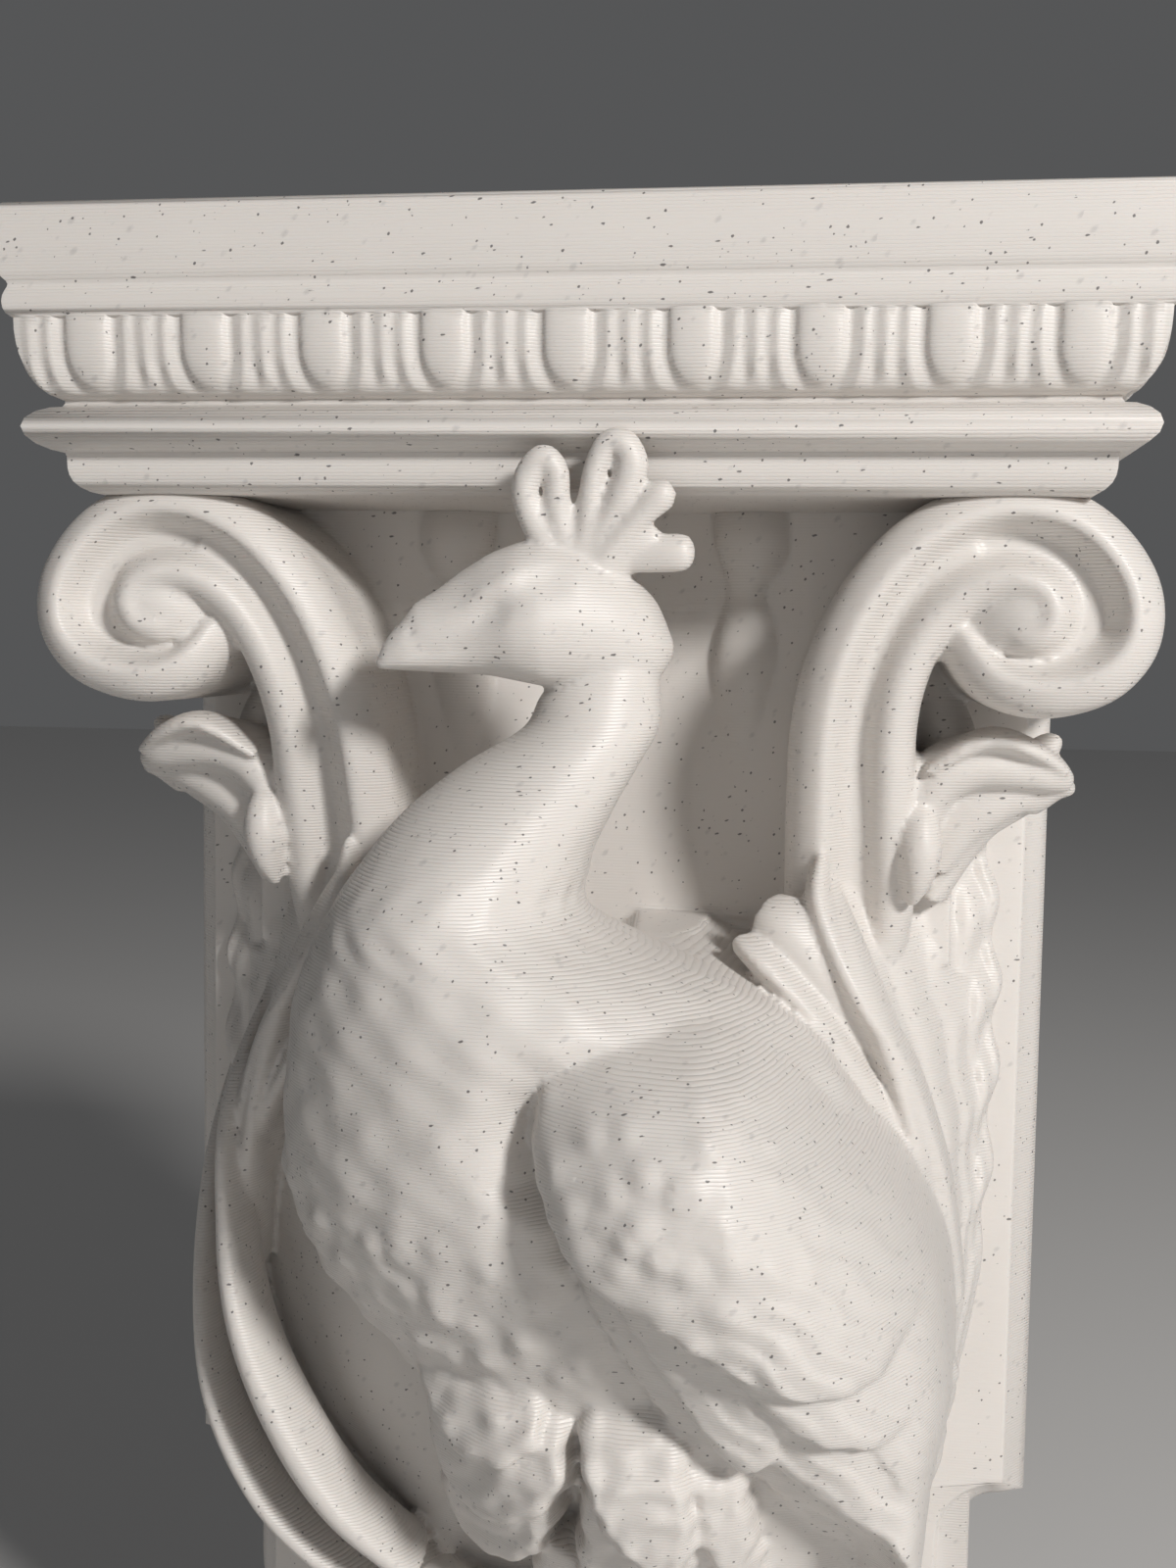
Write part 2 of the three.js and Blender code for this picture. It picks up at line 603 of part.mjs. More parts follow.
// Feathered thighs, belly tufts and the leaf they rest on
const underLimbs = [
  [[-1.8, -24.5, -13, 4, 4], [-1.6, -25, -17.5, 3.9, 4.2], [-0.8, -23.6, -23, 3, 3.6],
    [0.4, -21.2, -28, 1.8, 2.4], [1, -19.6, -32, 1.1, 1.6]],
  [[6, -25.5, -13, 4, 4], [7.2, -25.6, -18, 3.8, 4], [7.2, -23.8, -23.4, 3, 3.6],
    [6.2, -21.2, -28.6, 1.8, 2.4], [5.6, -19.4, -32, 1.1, 1.6]],
  [[-9.5, -14.5, -31.5, 1.2, 2.4], [-4, -17.8, -33.2, 1.9, 2.8], [2.5, -18.4, -33.8, 1.9, 2.8],
    [8, -15.6, -32.8, 1.2, 2.4]],
];

// Leaf cup under the perch: five leaves that narrow to the lower end
const cupLeafCount = 5;

function cupLeaf(i) {
  const swing = (i / (cupLeafCount - 1)) * 2 - 1;
  const deep = 1 - 0.45 * swing * swing;
  return [
    [swing * 12.4, -4 - 13 * deep, -31.4, 0.7, 0.8],
    [swing * 11, -3.6 - 11.4 * deep, -35, 2.6, 1.8],
    [swing * 8.2, -3 - 8.6 * deep, -41, 2.7, 2],
    [swing * 4.8, -2.6 - 6 * deep, -47, 1.8, 1.8],
    [swing * 1.6, -2.4 - 3.4 * deep, -52, 0.8, 1.2],
  ];
}

function sideSolids(side) {
  const band = voluteSolid(side, side < 0 ? stemLean : 0);
  const leaf = { steps: 5, sides: 5, mirror: side };
  const acanthus = acanthusLimbs.map((stations) => limb(offPlate(stations), leaf));
  const lowLeaves = nicheLeaves.map((stations) => limb(stations, leaf));
  return [band, ...voluteEye(side), ...[...acanthus, ...lowLeaves].map(toSolid)];
}

function birdSolids() {
  const pieces = [levelRings(torso, 20, 16, 0), headGeometry(), levelRings(wing, 10, 12, wingSwing)];
  for (const stations of crestPlumes) {
    pieces.push(limb(stations, { steps: 2 * stations.length - 4, sides: 5, unit: birdUnit }));
  }
  for (const stations of underLimbs) pieces.push(limb(stations, { steps: 5, sides: 7, unit: birdUnit }));
  for (let i = 0; i < featherCount; i += 1) {
    pieces.push(limb(wingFeather(i), { steps: 5, sides: 5, unit: birdUnit }));
  }
  for (let i = 0; i < trainCount; i += 1) {
    pieces.push(limb(trainFeather(i), { steps: 4, sides: 6, unit: birdUnit }));
  }
  return pieces.map(toSolid);
}

function allSolids() {
  const solids = [shelfSolid(), plateSolid(), consoleSolid(), nicheSolid(), ...eggBand()];
  solids.push(...sideSolids(-1), ...sideSolids(1), ...birdSolids());
  for (let i = 0; i < cupLeafCount; i += 1) solids.push(toSolid(limb(cupLeaf(i), { steps: 4, sides: 6 })));
  return solids;
}

function corbelGeometry() {
  const whole = allSolids().reduce((sum, solid) => sum.add(solid));
  const mesh = whole.getMesh();
  const geometry = new THREE.BufferGeometry();
  geometry.setAttribute("position", new THREE.Float32BufferAttribute(mesh.vertProperties, 3));
  geometry.setIndex([...mesh.triVerts]);
  return geometry;
}

const plastic = new THREE.MeshStandardMaterial({ color: plasticColour, roughness: 0.45, metalness: 0 });
const corbel = new THREE.Mesh(corbelGeometry(), plastic);
corbel.name = "corbel_shelf";

const group = new THREE.Group();
group.add(corbel);

export default group;
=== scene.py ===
# Corbel shelf with a peacock: a small one-piece print in off-white marble-effect plastic.
# Tables are in millimetres: x to the right, y into the wall, z up. Meshes are in metres.
import math

import bpy
import numpy as np
from mathutils import Matrix, Vector


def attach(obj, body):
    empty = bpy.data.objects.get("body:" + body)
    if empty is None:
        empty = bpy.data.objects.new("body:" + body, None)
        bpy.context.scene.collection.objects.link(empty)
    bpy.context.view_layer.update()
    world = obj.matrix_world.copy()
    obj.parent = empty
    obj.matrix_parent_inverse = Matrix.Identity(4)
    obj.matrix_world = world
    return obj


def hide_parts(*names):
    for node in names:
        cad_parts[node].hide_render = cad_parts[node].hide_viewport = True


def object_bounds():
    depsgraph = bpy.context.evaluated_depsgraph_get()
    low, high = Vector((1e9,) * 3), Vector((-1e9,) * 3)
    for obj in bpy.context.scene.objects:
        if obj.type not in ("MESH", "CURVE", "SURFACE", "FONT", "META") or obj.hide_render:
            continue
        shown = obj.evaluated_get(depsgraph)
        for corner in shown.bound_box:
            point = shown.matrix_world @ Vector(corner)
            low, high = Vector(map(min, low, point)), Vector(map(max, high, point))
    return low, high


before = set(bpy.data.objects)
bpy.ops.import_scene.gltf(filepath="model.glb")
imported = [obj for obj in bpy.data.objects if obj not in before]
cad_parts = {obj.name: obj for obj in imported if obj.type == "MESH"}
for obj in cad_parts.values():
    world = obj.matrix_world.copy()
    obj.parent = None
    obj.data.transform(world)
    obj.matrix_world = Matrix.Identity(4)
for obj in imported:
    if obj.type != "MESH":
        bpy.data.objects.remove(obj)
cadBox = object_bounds()
mm = 0.001
# where the backs of carved pieces and of rolls lie, just in front of the wall
carvedBack, rollBack = -1.2, -1.6


def deselectAll():
    if bpy.context.object and bpy.context.object.mode != "OBJECT":
        bpy.ops.object.mode_set(mode="OBJECT")
    bpy.ops.object.select_all(action="DESELECT")


def makeActive(obj):
    deselectAll()
    obj.select_set(True)
    bpy.context.view_layer.objects.active = obj


def applyModifier(obj, kind, **values):
    makeActive(obj)
    modifier = obj.modifiers.new(kind.lower(), kind)
    for key, value in values.items():
        setattr(modifier, key, value)
    bpy.ops.object.modifier_apply(modifier=modifier.name)


# Smooth run of values through given stations
def smoothRun(stations, t):
    rows = np.array(stations, float)
    last = len(rows) - 1
    place = np.clip(np.atleast_1d(t), 0, 1) * last
    i = np.minimum(place.astype(int), last - 1)
    u = (place - i)[:, None]
    a, b, c, d = rows[np.maximum(i - 1, 0)], rows[i], rows[i + 1], rows[np.minimum(i + 2, last)]
    slopeB, slopeC = (c - a) / 2, (d - b) / 2
    return (b * (2 * u**3 - 3 * u**2 + 1) + slopeB * (u**3 - 2 * u**2 + u)
            + c * (3 * u**2 - 2 * u**3) + slopeC * (u**3 - u**2))


def fade(value, low, high):
    share = np.clip((value - low) / (high - low), 0, 1)
    return share * share * (3 - 2 * share)


# Straight-line reading of a table, key column first
def tableRun(table, key, column=1):
    rows = np.array(sorted(table), float)
    return np.interp(key, rows[:, 0], rows[:, column])


class Shells:
    def __init__(self):
        self.points, self.faces, self.count = [], [], 0

    # Closed body through rings of equal point counts, capped with fans and turned outward
    def addRings(self, rings):
        n, m, _ = rings.shape
        points = np.vstack([rings.reshape(-1, 3), rings[0].mean(axis=0), rings[-1].mean(axis=0)])
        index = np.arange(n * m).reshape(n, m)
        turned = np.roll(index, -1, axis=1)
        a, b, c, d = index[:-1].ravel(), turned[:-1].ravel(), turned[1:].ravel(), index[1:].ravel()
        low = np.full(m, n * m)
        faces = np.vstack([
            np.column_stack([a, b, c]), np.column_stack([a, c, d]),
            np.column_stack([low, turned[0], index[0]]),
            np.column_stack([low + 1, index[-1], turned[-1]]),
        ])
        p, q, r = points[faces[:, 0]], points[faces[:, 1]], points[faces[:, 2]]
        if np.einsum("ij,ij->i", p, np.cross(q, r)).sum() < 0:
            faces = faces[:, ::-1]
        self.points.append(points)
        self.faces.append(faces + self.count)
        self.count += len(points)

    def toObject(self, name):
        mesh = bpy.data.meshes.new(name)
        mesh.from_pydata((np.vstack(self.points) * mm).tolist(), [], np.vstack(self.faces).tolist())
        mesh.validate()
        obj = bpy.data.objects.new(name, mesh)
        bpy.context.scene.collection.objects.link(obj)
        return obj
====
Print the lines from the line with "const plastic = new" to the line with "before = set(bpy.data.objects)" exactly, and print nothing else. Both of those lines are included.

Task output:
const plastic = new THREE.MeshStandardMaterial({ color: plasticColour, roughness: 0.45, metalness: 0 });
const corbel = new THREE.Mesh(corbelGeometry(), plastic);
corbel.name = "corbel_shelf";

const group = new THREE.Group();
group.add(corbel);

export default group;
=== scene.py ===
# Corbel shelf with a peacock: a small one-piece print in off-white marble-effect plastic.
# Tables are in millimetres: x to the right, y into the wall, z up. Meshes are in metres.
import math

import bpy
import numpy as np
from mathutils import Matrix, Vector


def attach(obj, body):
    empty = bpy.data.objects.get("body:" + body)
    if empty is None:
        empty = bpy.data.objects.new("body:" + body, None)
        bpy.context.scene.collection.objects.link(empty)
    bpy.context.view_layer.update()
    world = obj.matrix_world.copy()
    obj.parent = empty
    obj.matrix_parent_inverse = Matrix.Identity(4)
    obj.matrix_world = world
    return obj


def hide_parts(*names):
    for node in names:
        cad_parts[node].hide_render = cad_parts[node].hide_viewport = True


def object_bounds():
    depsgraph = bpy.context.evaluated_depsgraph_get()
    low, high = Vector((1e9,) * 3), Vector((-1e9,) * 3)
    for obj in bpy.context.scene.objects:
        if obj.type not in ("MESH", "CURVE", "SURFACE", "FONT", "META") or obj.hide_render:
            continue
        shown = obj.evaluated_get(depsgraph)
        for corner in shown.bound_box:
            point = shown.matrix_world @ Vector(corner)
            low, high = Vector(map(min, low, point)), Vector(map(max, high, point))
    return low, high


before = set(bpy.data.objects)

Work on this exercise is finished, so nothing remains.